Effects of Short-Distance Modifications to General Relativity in Spinning Binary Systems
Aline Nascimento Lins, Riccardo Sturani

TL;DR
This paper explores how short-distance modifications to General Relativity, involving higher curvature terms, affect spinning binary systems and their gravitational wave signals, providing new theoretical predictions for observational tests.
Contribution
It derives spin-dependent effects in binding energy, radiation, and spin precession due to higher curvature terms, extending previous results in the context of effective field theory.
Findings
Lower bounds on short-distance scales from binary observations
Spin-dependent effects in gravitational wave signals
Predictions for spin precession in binary pulsars
Abstract
We investigate the possibility of testing short distance modifications to General Relativity via higher curvature terms in the fundamental gravity Lagrangian by analysing their impact on observations of spinning astronomical binary systems.
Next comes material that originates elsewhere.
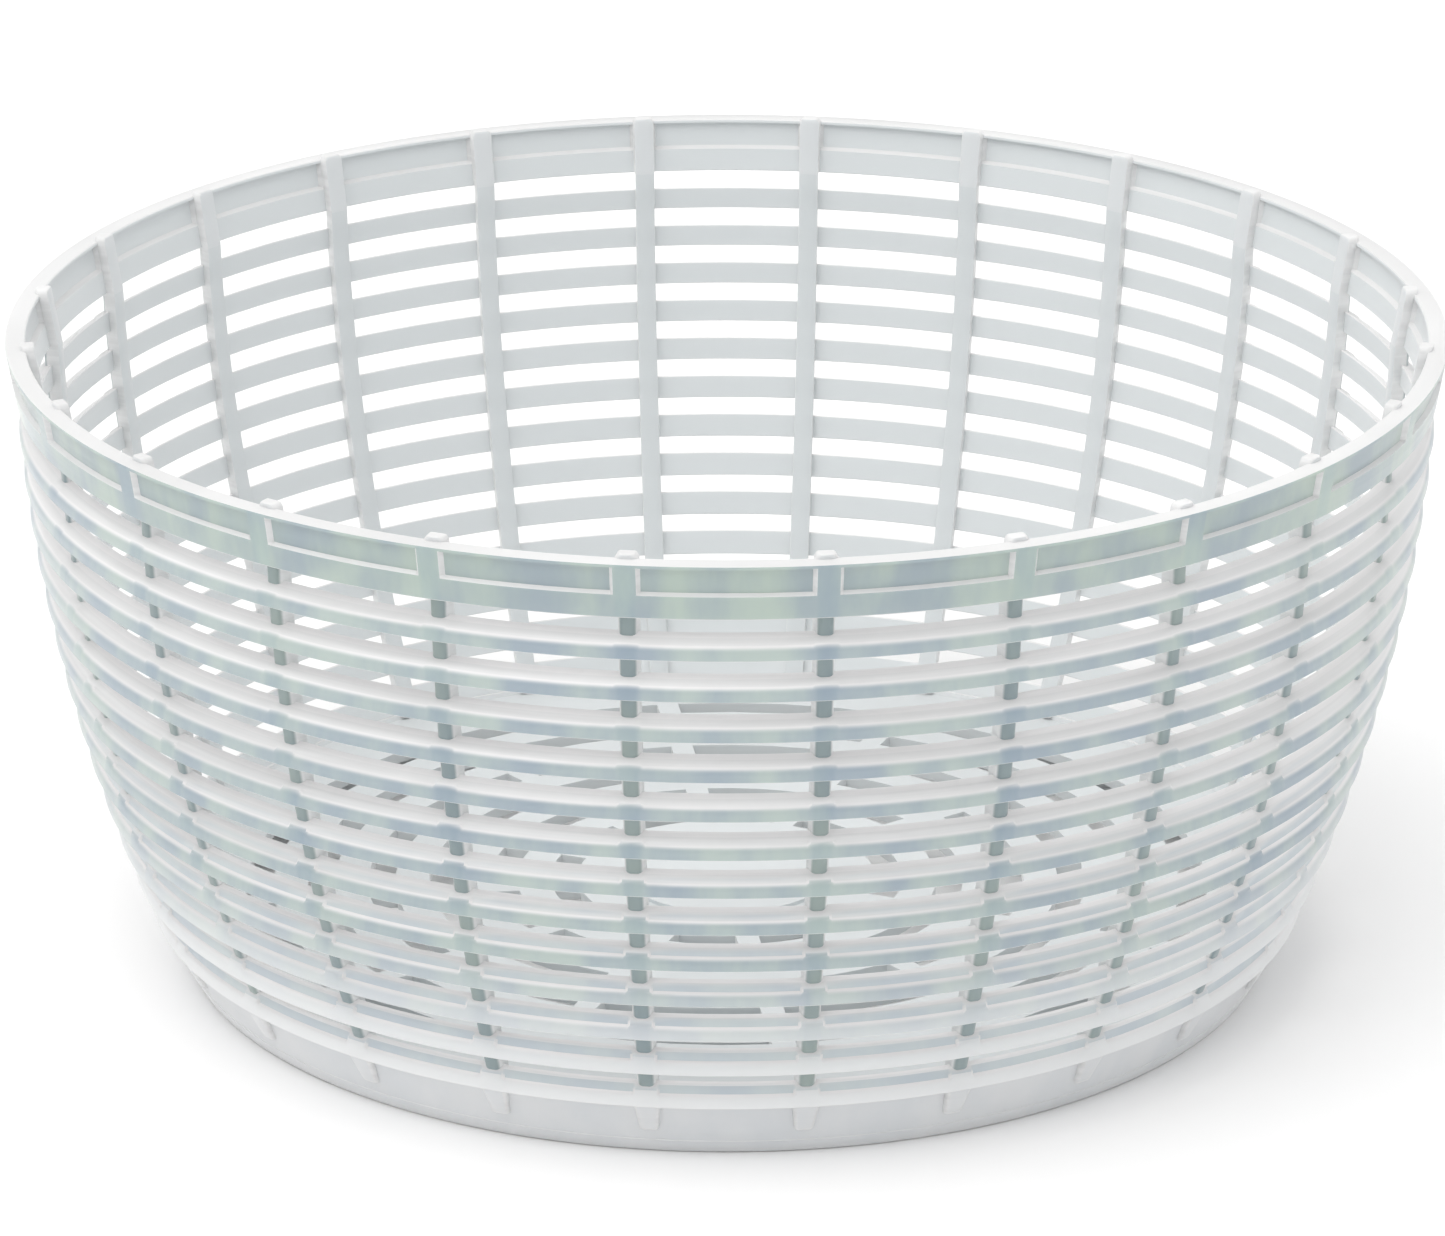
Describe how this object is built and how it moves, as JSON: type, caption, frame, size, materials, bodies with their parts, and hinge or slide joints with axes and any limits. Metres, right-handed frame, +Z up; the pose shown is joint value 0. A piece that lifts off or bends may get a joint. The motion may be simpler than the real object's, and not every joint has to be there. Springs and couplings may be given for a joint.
{
  "type": "salad spinner basket",
  "caption": "Round slatted strainer basket of a hand salad and herb spinner, with a panelled rim, upright ribs, bowed sides full of level slots, a slotted floor and a tapered foot.",
  "frame": {"origin": "centre of the foot, on the surface that the basket stands on", "axes": "+Z up along the basket's axis; the middle of one bay between two ribs faces -Y, and the others follow every 15 degrees"},
  "size_m": [0.1878, 0.1878, 0.0867],
  "materials": {
    "natural_plastic": "translucent unpigmented polypropylene, satin"
  },
  "bodies": {
    "root": {"rim_band": "natural_plastic", "slat_hoop_01": "natural_plastic", "slat_hoop_02": "natural_plastic", "slat_hoop_03": "natural_plastic", "slat_hoop_04": "natural_plastic", "slat_hoop_05": "natural_plastic", "slat_hoop_06": "natural_plastic", "slat_hoop_07": "natural_plastic", "slat_hoop_08": "natural_plastic", "slat_hoop_09": "natural_plastic", "slat_hoop_10": "natural_plastic", "slat_hoop_11": "natural_plastic", "slat_hoop_12": "natural_plastic", "slat_hoop_13": "natural_plastic", "rib_01": "natural_plastic", "rib_02": "natural_plastic", "rib_03": "natural_plastic", "rib_04": "natural_plastic", "rib_05": "natural_plastic", "rib_06": "natural_plastic", "rib_07": "natural_plastic", "rib_08": "natural_plastic", "rib_09": "natural_plastic", "rib_10": "natural_plastic", "rib_11": "natural_plastic", "rib_12": "natural_plastic", "rib_13": "natural_plastic", "rib_14": "natural_plastic", "rib_15": "natural_plastic", "rib_16": "natural_plastic", "rib_17": "natural_plastic", "rib_18": "natural_plastic", "rib_19": "natural_plastic", "rib_20": "natural_plastic", "rib_21": "natural_plastic", "rib_22": "natural_plastic", "rib_23": "natural_plastic", "rib_24": "natural_plastic", "foot_ring": "natural_plastic", "floor_grid": "natural_plastic", "pivot_socket": "natural_plastic"}
  },
  "joints": []
}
By using effective field theory methods applied to the 2-body problem, generic lower bounds on the short-distance scale accompanying high curvature terms can be set. In particular we extend known results by deriving spin-dependent effects in binding energy, radiation emission process, and spin precession equations in binary systems, which are the fundamental ingredients to observe spin-dependent effects in gravitational wave detections from compact binary coalescences and spin precession in double binary pulsars.